Robert Stein (Harper collection)

Perhaps this explains why he never found time to marry. Instead, he buried himself in historical and ethnological research, and worked for the United States Geological Survey as a translator.

Stein became interested in Arctic exploration. In 1896 he published his “Proposed System of Continuous Polar Exploration,” a plan “to establish a permanent station at the entrance of Jones Sound … and from there carry on scientific explorations … as far as can be done with safety.”

This would put Stein’s station in Canadian territory. But Canada showed little interest in the High Arctic in those days.

Ironically then, Stein would need the support of American explorer Robert Peary. In 1897 he tested the waters by accompanying Peary to northern Greenland on a summer voyage.

Two years later, Stein returned to the Arctic aboard the Diana, a vessel chartered to take supplies north for Peary, who had gone back to Greenland in 1898.

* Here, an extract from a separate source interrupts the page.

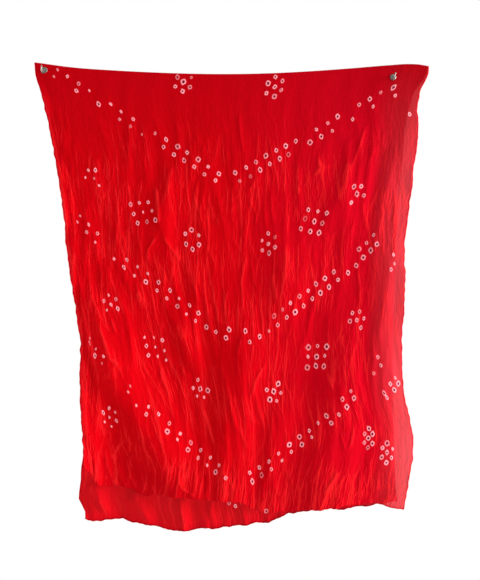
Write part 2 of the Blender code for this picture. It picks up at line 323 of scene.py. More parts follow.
def back_row(across, down):
    x, z = layer(across, down, BACK_LEFT, BACK_RIGHT, BACK_HEM)
    return np.stack([x, HALF_SPACE - 0.35 * fold_height(x, z), z], axis=1)


def fold_row(across, turn):
    x, z = layer(across, 0, FRONT_LEFT, FRONT_RIGHT, FRONT_HEM)
    y = np.full_like(x, -HALF_SPACE * math.cos(turn))
    return np.stack([x, y, z + HALF_SPACE * math.sin(turn)], axis=1)


def evenly(row, place):
    """A row's points at even distances along its folds, as the threads lie."""
    fine = np.linspace(0, 1, 601)
    run = np.linalg.norm(np.diff(row(fine, place), axis=0), axis=1)
    along = np.concatenate([[0], np.cumsum(run)])
    return row(np.interp(np.linspace(0, along[-1], COLUMNS), along, fine), place)


def crease_height(creases, x, z):
    """Height of the listed creases, in metres, with soft ends and a soft crest."""
    total = np.zeros_like(x)
    for crease in creases:
        ends = np.array([crease[0:2], crease[2:4], crease[4:6]], float) * MM
        reach = 4 * crease.width * MM
        low, high = ends.min(axis=0) - reach, ends.max(axis=0) + reach
        near = (x > low[0]) & (x < high[0]) & (z > low[1]) & (z < high[1])
        best = np.full(near.sum(), 1e9)
        share = np.zeros_like(best)
        for k in (0, 1):
            run = ends[k + 1] - ends[k]
            away = np.stack([x[near], z[near]], axis=1) - ends[k]
            t = np.clip(away @ run / (run @ run), 0, 1)
            off = np.linalg.norm(away - t[:, None] * run, axis=1)
            share = np.where(off < best, (k + t) / 2, share)
            best = np.minimum(best, off)
        shape = np.exp(0.7 - 1.8 * np.sqrt((best / (crease.width * MM)) ** 2 + 0.15))
        ends_fade = ramp(share / 0.25) * ramp((1 - share) / 0.3)
        total[near] += crease.height * MM * shape * ends_fade
    return total


def crinkle_line(across, down, seed):
    """Distance across the sheet in metres, followed along the leaning, swaying crinkles."""
    lean = smooth(LEANS, across / MM) * MM * ramp((np.abs(down) - 0.45) / 0.6)
    return across - lean + 9 * MM * uneven(across / 0.12, down / 0.16, seed + 1)


def crinkle_height(across, down, seed):
    """Height of the fine crinkles in metres. Their crests are sharp and branch like a Y."""
    line = crinkle_line(across, down, seed)
    total = 0
    for crinkle in CRINKLES:
        wide, long = crinkle.wide * MM, crinkle.long * MM
        hills = uneven(line / wide, down / long, seed + crinkle.seed)
        crest = 1 - np.sqrt(hills**2 * 4 + 0.02)
        patchy = 0.75 + 0.5 * uneven(across / 0.15, down / 0.2, seed + crinkle.seed + 1)
        total = total + crinkle.height * MM * crest * patchy
    return total * (0.22 + 0.78 * ramp((np.abs(down) - 0.05) / 0.2))


# Places of the threads: front hem to back hem, each row from left to right
front_downs = np.linspace(1, 0, FRONT_ROWS)
back_downs = np.linspace(0, 1, BACK_ROWS)
turns = np.pi * np.arange(1, FOLD_ROWS + 1) / (FOLD_ROWS + 1)
rows = [evenly(front_row, down) for down in front_downs]
rows += [evenly(fold_row, turn) for turn in turns]
rows += [evenly(back_row, down) for down in back_downs]
sheet = np.array(rows)
downs = np.concatenate([front_downs * FRONT_LENGTH, turns * 0, -back_downs * BACK_LENGTH])
across_flat, down_flat = np.meshgrid(np.linspace(0, FLAT_WIDTH, COLUMNS), downs)
in_front = (np.arange(len(rows)) < FRONT_ROWS)[:, None]

# The free edges waver in and out and flutter a little, the right one less to and fro
from_left, from_right = across_flat, FLAT_WIDTH - across_flat
for distance, seed, way in ((from_left, 51, -1), (from_right, 57, 1)):
    near = np.exp(-((distance / 0.035) ** 2)) * ramp(np.abs(down_flat) / 0.1)
    bites = uneven(down_flat / 0.045, down_flat * 0, seed)
    bites += 0.8 * uneven(down_flat / 0.017, down_flat * 0, seed + 1)
    sheet[..., 0] += way * 2.4 * MM * near * bites
    flutter = uneven(down_flat / 0.07, distance / 0.05, seed + 2)
    sheet[..., 1] += (3.5 if way < 0 else 1.6) * MM * near * flutter * np.where(in_front, 1, -0.3)
for hem_at, seed in ((FRONT_LENGTH, 61), (-BACK_LENGTH, 67)):
    near = np.exp(-((down_flat - hem_at) / 0.05) ** 2)
    dips = uneven(across_flat / 0.04, down_flat * 0, seed)
    dips += 0.5 * uneven(across_flat / 0.014, down_flat * 0, seed + 1)
    sheet[..., 2] += 3.5 * MM * near * dips
    sheet[..., 1] -= 3 * MM * near * (0.6 + uneven(across_flat / 0.045, down_flat * 0, seed + 2))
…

Stein was accompanied by two men, Julian Warmbath, an American taxidermist and photographer, and Leopold Kann, a 25-year-old Austrian, a graduate of the University of Vienna in mathematics, physics and philosophy; Kann would be in charge of their meteorological program.

The Diana deposited the men at Payer Harbour on Pim Island, about halfway up the eastern coast of Ellesmere Island. There, they built their winter quarters, Fort Magnesia, named for a company that had provided the insulation for the building.

Julian Warmbath with Inuit at Fort Magnesia. (Harper collection)

Their first winter cannot have been very comfortable. Despite its grandiose name, Fort Magnesia was nothing more than a shack. At five metres long and four metres wide, it was slightly smaller than a “matchbox house,” which not-so-young Inuit readers will remember from 1960s government housing programs in the Arctic.

The winter was also lonely. Peary considered the entire High Arctic to be his territory, and he did not like other explorers encroaching on his domain. The fact that he provided passage to Stein at all may mean that he considered him more scientist than explorer, and therefore not much of a threat.

Still, Peary exacted a promise from him, an “express agreement … that we would have no dealings with the natives….”

There was very little danger of that—there were usually no Inuit living on Ellesmere Island except those whom Peary took there as support for his own expeditions. The occasional hunting party crossed Smith Sound from Etah, and eventually some visited the camp.

The first group of visitors arrived with three dog teams, the unaccustomed noise of which frightened the three men in the shack. They had heard stories of fierce and even cannibalistic Inuit and didn’t know what to expect. Kann flung the door open and stepped outside brandishing a revolver in each hand.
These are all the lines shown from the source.